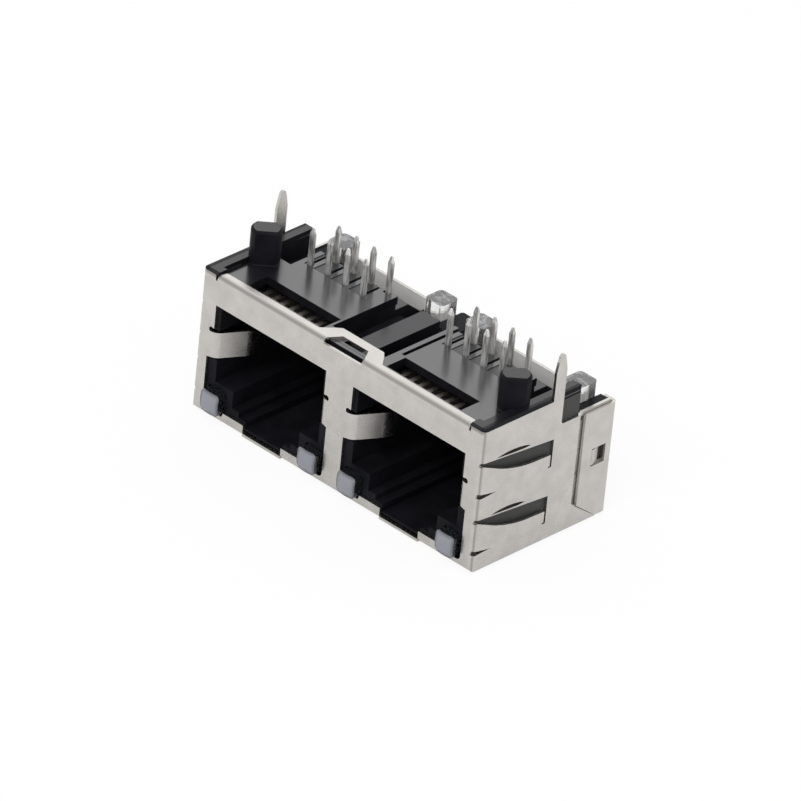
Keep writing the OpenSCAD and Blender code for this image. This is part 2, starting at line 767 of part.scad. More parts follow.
// The rail; its rim slopes down to the outside
module rail() {
    top = wall_h + rail_rise;
    rim_z = wall_h + shield_gap;
    intersection() {
        union() {
            along_z(board_z - 0.5, top) rail_plan();
            along_z(rim_z, top) rim_plan();
        }
        along_y(-over, shell_d) polygon([
            [0, 0], [half_w, 0], [half_w, rim_z + 0.02], [housing_x + 0.01, top], [0, top]
        ]);
        along_x(0, half_w + over) polygon([
            [0, 0], [shell_d, 0], [shell_d, top], [housing_y0 - 0.01, top], [0, rim_z + 0.02]
        ]);
    }
}

// Deep grooves on both sides of the middle rib, and the rib's own lower top
module channel_grooves() {
    floor_z = pocket_z;
    box([-channel_w[0], 2.3, floor_z], [-rib_w / 2, cavity_d, board_z + over]);
    box([rib_w / 2, 2.3, floor_z], [channel_w[1], cavity_d, board_z + over]);
    box([channel_w[1] + bar_w, 3.7, floor_z], [channel_w[1] + bar_w + slit_w, cavity_d, board_z + over]);
    box([-rib_w / 2 - 0.01, 1.2, board_z - rib_drop], [rib_w / 2 + 0.01, high_y1 + over, board_z + over]);
    box([-channel_w[0], rib_y1, deck_z], [channel_w[1] + bar_w, high_y1 + over, board_z + over]);
}

// Pocket between the board face's plate and the rail
module outer_pocket() {
    inner = port_x[1] + plate_half;
    box([inner, pocket_y0, pocket_z], [housing_x - rail_w, high_y1 + over, board_z + over]);
}

// The plate ends before the rear, between the outer pockets and the middle
module rear_gap() {
    wide = plate_half + slit_w;
    each_port() box([-wide, plate_y1, pocket_z], [wide, high_y1 + over, board_z + over]);
}

// Raised block between the two inner light pipes
module pipe_divider() {
    box([-rib_w / 2, cavity_d + 0.4, deck_z - 0.2], [rib_w / 2, housing_y1, deck_z + 0.1]);
}

// One contact insert, moulded round its eight contacts: a plate with a groove for each contact,
// tongues that fill the housing's openings, and a comb at the back of the cavity
module contact_insert(port) {
    half = insert_w / 2;
    back = cavity_d + insert_gap;
    color([0.2, 0.2, 0.21]) translate([port_x[port], 0, 0]) difference() {
        union() {
            along_x(-half, half) insert_profile();
            for (k = [0 : 3]) {
                x = front_pin(k);
                left = k == 0 ? x - 0.4 : x - 1.37;
                box([left, row_y - 0.28, insert_z1 - 0.1], [x - slot_half, plate_y1 - 0.1, tongue_z]);
            }
        }
        for (i = [0 : 7]) {
            x = (i - 3.5) * contact_pitch;
            w = contact_w / 2 + contact_gap;
            y1 = (i % 2 == 0 ? row_y : rear_y) + contact_t / 2 + contact_gap;
            // groove of the run
            box([x - w, -over, groove_z], [x + w, y1, insert_z1 + 0.02]);
            // passage of the pin
            box([x - w, y1 - contact_t - 2 * contact_gap, groove_z], [x + w, y1, board_z]);
            // comb slot of the wire's free end
            box([x - w, back - over, comb_slot_z], [x + w, back + 0.5, insert_z0 + 0.01]);
        }
    }
}

// The insert from the side, as (y, z)
module insert_profile() {
    back = cavity_d + insert_gap;
    translate([nose_y, insert_z0 + nose_r]) circle(nose_r - contact_gap);
    translate([nose_y, insert_z0]) square([back - 0.35 - nose_y, 2 * nose_r]);
    translate([comb_y1 + 0.4, insert_z0]) {
        square([plate_y1 - 0.5 - comb_y1, insert_z1 - insert_z0]);
    }
    polygon([
        [back - 0.4, insert_z0], [back, insert_z0 - 0.4], [back, cavity_z0 + 0.02],
        [back + insert_back, cavity_z0 + 0.02], [back + insert_back, deck_z - 0.2],
        [back - 0.35, insert_z0 + 2 * nose_r], [back - 0.4, insert_z0 + 2 * nose_r]
    ]);
}

// A contact's path, as (y, z): the pin, the run to the nose, the turn round it and the spring wire
function contact_path(y) = let (
    bend = 0.4,
    mid_r = nose_r + contact_t / 2,
    nose = [nose_y, run_z - mid_r],
    end_a = 270 - wire_slope,
    start = nose + mid_r * [cos(end_a), sin(end_a)],
    dir = [cos(wire_slope), -sin(wire_slope)]
) concat(
    [[y, pin_z]],
    arc([y - bend, run_z + bend], bend, 0, -90, 4),
    arc(nose, mid_r, 90, end_a, 10),
    [start + wire_l * dir]
);

module contact(port, i) {
    y = i % 2 == 0 ? row_y : rear_y;
    x = port_x[port] + (i - 3.5) * contact_pitch;
    tip = 0.55;
    color([0.80, 0.78, 0.72]) intersection() {
        along_x(x - contact_w / 2, x + contact_w / 2) intersection() {
            polygon(ribbon(contact_path(y), contact_t));
            polygon([
                [-over, 0], [shell_d, 0], [shell_d, pin_z - tip], [y + contact_t / 2, pin_z - tip],
                [y + contact_t / 5, pin_z], [y - contact_t / 5, pin_z],
                [y - contact_t / 2, pin_z - tip], [-over, pin_z - tip]
            ]);
        }
        along_y(-over, shell_d) translate([x, 0]) polygon([
            [-contact_w / 2, 0], [contact_w / 2, 0], [contact_w / 2, pin_z - tip],
            [contact_w / 5, pin_z], [-contact_w / 5, pin_z], [-contact_w / 2, pin_z - tip]
        ]);
    }
}

// A light pipe: a lens in the front, a leg to the back, a slanted mirror face and an upright leg
module light_pipe(i) {
    port = i < 2 ? 0 : 1;
    side = i % 2 == 0 ? -1 : 1;
    x = port_x[port] + side * pipe_x;
    low = pipe_z - pipe_w / 2;
    back = pipe_y + pipe_w / 2;
    dome = 3.4;
    color([0.75, 0.76, 0.8, 0.6]) translate([x, 0, 0]) difference() {
        union() {
            intersection() {
                along_y(-lens_out, back) translate([0, pipe_z]) pipe_section(pipe_w, 0.42);
                union() {
                    translate([0, dome - lens_out, pipe_z]) sphere(dome);
                    box([-pipe_w, dome - lens_out, -over], [pipe_w, shell_d, 2 * pipe_z + over]);
                }
            }
            along_z(pipe_z, pipe_top_z) translate([0, pipe_y]) pipe_section(pipe_w, 0.42);
        }
        // slanted mirror face at the lower rear corner
        along_x(-pipe_w, pipe_w) polygon([
            [back - mirror_leg, low - 0.01], [back + 0.01, low - 0.01],
            [back + 0.01, low + mirror_leg]
        ]);
    }
}

housing();
front_shell();
rear_cover();
contact_insert(0);  // insert_left
contact_insert(1);  // insert_right
contact(0, 0);  // contact_left_1
contact(0, 1);  // contact_left_2
contact(0, 2);  // contact_left_3
contact(0, 3);  // contact_left_4
contact(0, 4);  // contact_left_5
contact(0, 5);  // contact_left_6
contact(0, 6);  // contact_left_7
contact(0, 7);  // contact_left_8
contact(1, 0);  // contact_right_1
contact(1, 1);  // contact_right_2
contact(1, 2);  // contact_right_3
contact(1, 3);  // contact_right_4
contact(1, 4);  // contact_right_5
contact(1, 5);  // contact_right_6
contact(1, 6);  // contact_right_7
contact(1, 7);  // contact_right_8
light_pipe(0);  // light_pipe_1
light_pipe(1);  // light_pipe_2
light_pipe(2);  // light_pipe_3
light_pipe(3);  // light_pipe_4
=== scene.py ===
import math

import bpy
from mathutils import Matrix, Vector

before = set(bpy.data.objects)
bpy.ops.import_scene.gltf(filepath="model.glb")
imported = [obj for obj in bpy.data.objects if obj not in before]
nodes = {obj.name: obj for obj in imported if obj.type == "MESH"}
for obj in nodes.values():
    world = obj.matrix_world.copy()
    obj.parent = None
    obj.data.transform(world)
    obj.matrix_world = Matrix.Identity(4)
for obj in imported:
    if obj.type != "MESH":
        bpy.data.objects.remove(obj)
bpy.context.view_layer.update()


# Housing: one moulding of black PBT with glass fibre, in a tool that is polished where the board face
# lies and spark eroded elsewhere. So the board face mirrors the pins, and the rims and the lower ledges
# are duller. The side faces below the rims get a painted grey sheen, a painted reflection of the floor.
housing_black = "#121216"
housing_black_flow = "#1C1C21"
housing_side_painted_sheen = "#4A4A49"
flow_stops = (0.35, 0.7)
flow_marks_per_metre = 450
fibres_per_metre = 6500
fibre_relief = 0.12
skin_depth = 0.00001
board_face_z = 0.01305
board_face_tolerance = 0.00004
side_face_x = 0.0156
rim_foot_z = 0.0128
low_face_z = 0.0122
low_face_blend = 0.0001
level_from = 0.8
level_full = 0.98
level_shine = 0.5
rim_shine_share = 0.35
low_shine_share = 0.1
polished_roughness = (0.1, 0.3)
eroded_roughness = (0.42, 0.58)
pbt_ior = 1.57
pbt_reflection = 0.05
skin_ior = 1.85
housing_skin_roughness = 0.2


def srgb(code):
    """Linear colour of an sRGB hex value."""
    parts = [int(code[i:i + 2], 16) / 255 for i in (1, 3, 5)]
    linear = [p / 12.92 if p <= 0.04045 else ((p + 0.055) / 1.055) ** 2.4 for p in parts]
    return (*linear, 1.0)


def add_node(tree, kind, settings=None, values=None, links=None, stops=None):
    """Adds a node with its properties, input values, links and colour stops."""
    node = tree.nodes.new(kind)
    for name, value in (settings or {}).items():
        setattr(node, name, value)
    for name, value in (values or {}).items():
        node.inputs[name].default_value = value
    for name, output in (links or {}).items():
        tree.links.new(output, node.inputs[name])
    if stops:
        for element, (position, colour) in zip(node.color_ramp.elements, stops):
            element.position = position
            element.color = colour
    return node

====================

WHAT IS EXPECTED: Only the lines from the one bearing "rear_cover();" through the one bearing "bpy.context.view_layer.update()" should be repeated, exactly as given.

SOLUTION TO THE EXERCISE:
rear_cover();
contact_insert(0);  // insert_left
contact_insert(1);  // insert_right
contact(0, 0);  // contact_left_1
contact(0, 1);  // contact_left_2
contact(0, 2);  // contact_left_3
contact(0, 3);  // contact_left_4
contact(0, 4);  // contact_left_5
contact(0, 5);  // contact_left_6
contact(0, 6);  // contact_left_7
contact(0, 7);  // contact_left_8
contact(1, 0);  // contact_right_1
contact(1, 1);  // contact_right_2
contact(1, 2);  // contact_right_3
contact(1, 3);  // contact_right_4
contact(1, 4);  // contact_right_5
contact(1, 5);  // contact_right_6
contact(1, 6);  // contact_right_7
contact(1, 7);  // contact_right_8
light_pipe(0);  // light_pipe_1
light_pipe(1);  // light_pipe_2
light_pipe(2);  // light_pipe_3
light_pipe(3);  // light_pipe_4
=== scene.py ===
import math

import bpy
from mathutils import Matrix, Vector

before = set(bpy.data.objects)
bpy.ops.import_scene.gltf(filepath="model.glb")
imported = [obj for obj in bpy.data.objects if obj not in before]
nodes = {obj.name: obj for obj in imported if obj.type == "MESH"}
for obj in nodes.values():
    world = obj.matrix_world.copy()
    obj.parent = None
    obj.data.transform(world)
    obj.matrix_world = Matrix.Identity(4)
for obj in imported:
    if obj.type != "MESH":
        bpy.data.objects.remove(obj)
bpy.context.view_layer.update()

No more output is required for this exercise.